= Camp Perkins =

Massachusetts Army National Guard camp

Camp Perkins was a Massachusetts Army National Guard camp located in Barnstable, Massachusetts near the site of the present Cape Cod Airfield.

==History==
On June 8, 1921, Brig. Gen. John H. Sherburne announced that the 51st Field Artillery Brigade of the Massachusetts National Guard would hold their summer encampment in West Barnstable, Massachusetts. The camp bordered on Mystic Lake, between West Barnstable, Massachusetts and Cotuit near the village Marstons Mills on a plateau ninety feet above the Lake. The camp was named Camp Perkins in honor of the deceased Col. Frank S. Perkins of the Yankee Division. Construction was delayed due to issues with the Federal appropriation for the camp. When the first guardsmen arrived on July 9, 1921, the camp was still largely incomplete.

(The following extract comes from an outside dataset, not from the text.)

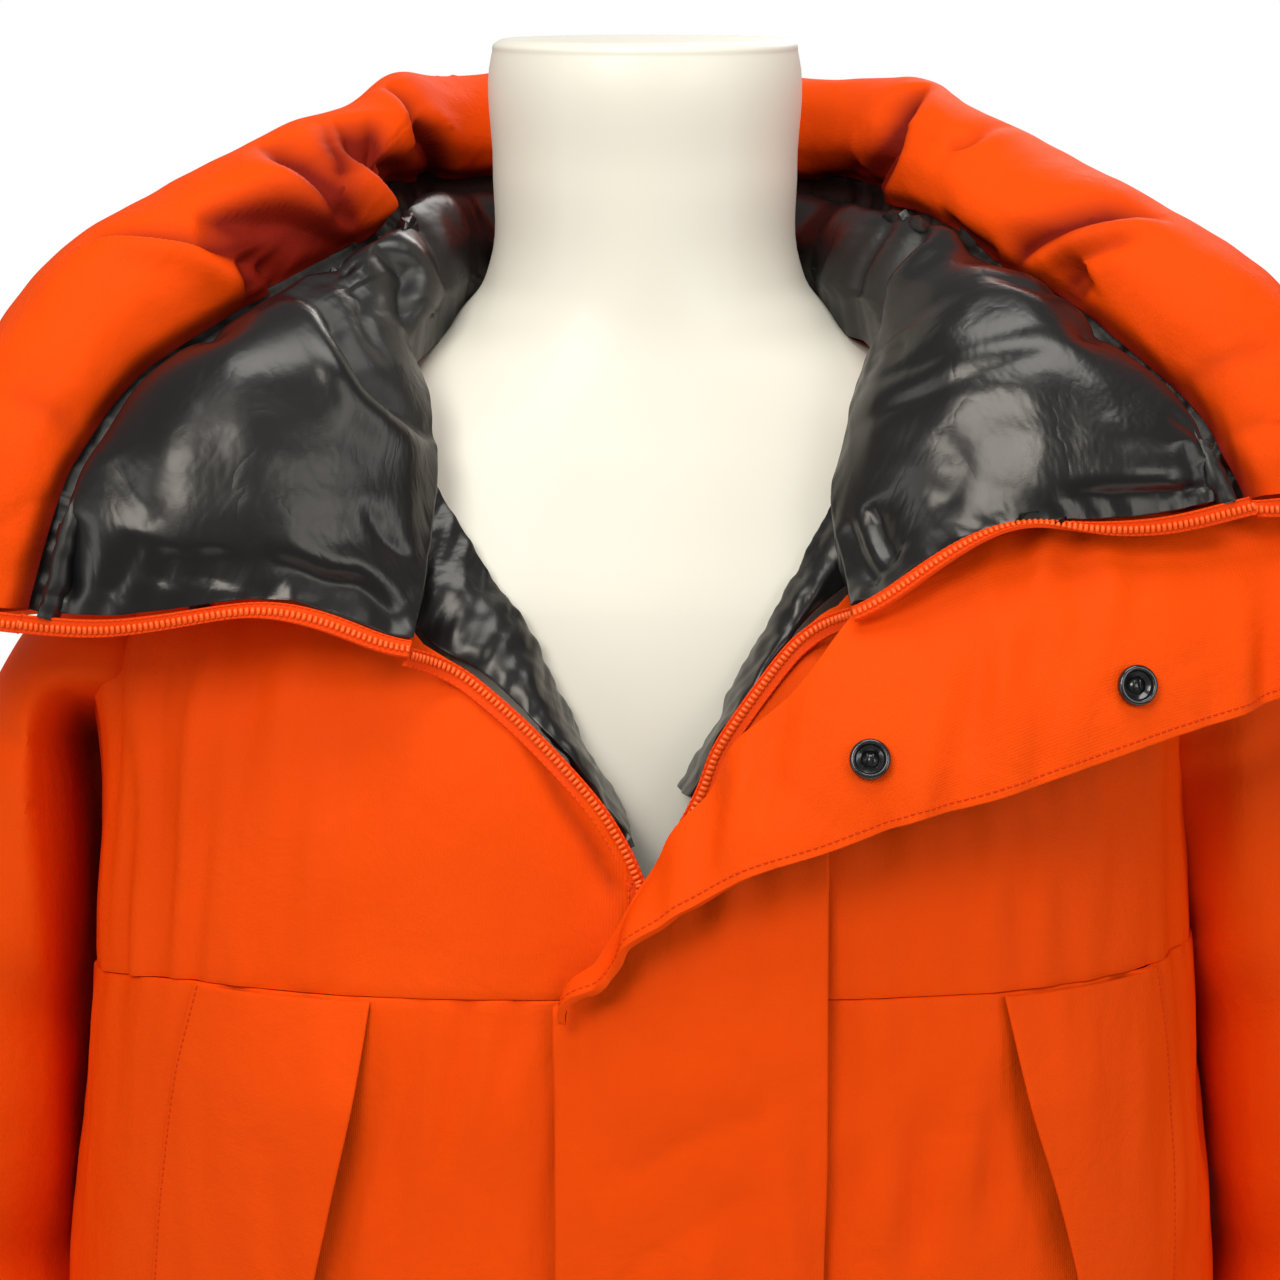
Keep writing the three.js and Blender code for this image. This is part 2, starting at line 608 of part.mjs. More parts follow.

The camp was described in The Barnstable Patriot in 1921 as having water piped in to company streets, electric lights, a telephone system, a wireless system, and equipment to listen into messages from the Eiffel Tower and Tufts College band concerts. The listening equipment could also pick up storm warnings along the coast of the Atlantic Ocean. It was also described as having 400 horses, which watered in the nearby lake, something which was a daily source of enjoyment for the infantry men. The camp also fired at a range on the nearby Sandy Neck, a barrier beach on the north side of Barnstable. The guns themselves were described as being just north of the New Haven Railroad. Full charges were also used, with both shrapnel and high explosives. The men also visited the nearby village of Osterville in their free time. As many as 600 men and 400 horses would visit the camp each summer. According to the Boston Globe, the 101st Field Artillery Regiment and 102nd Field Artillery Regiment trained at the Camp in 1922. On September 10, 1922, the Cape Cod Chamber of Commerce sent a letter to Adjutant General Jesse F. Stevens requesting that the camp be discontinued "on the ground that it was a serious determent to the development of a considerable portion of the Cape". The letter accused the Guard of damaging property and using land without permission. In 1923, the units that were encamped at Camp Perkins the previous summer were ordered to Camp Devens instead.

In 1929, the Massachusetts National Guard returned to the former site of Camp Perkins when the 26th Division Air Service began performing training and maneuvers at Cape Cod Airfield.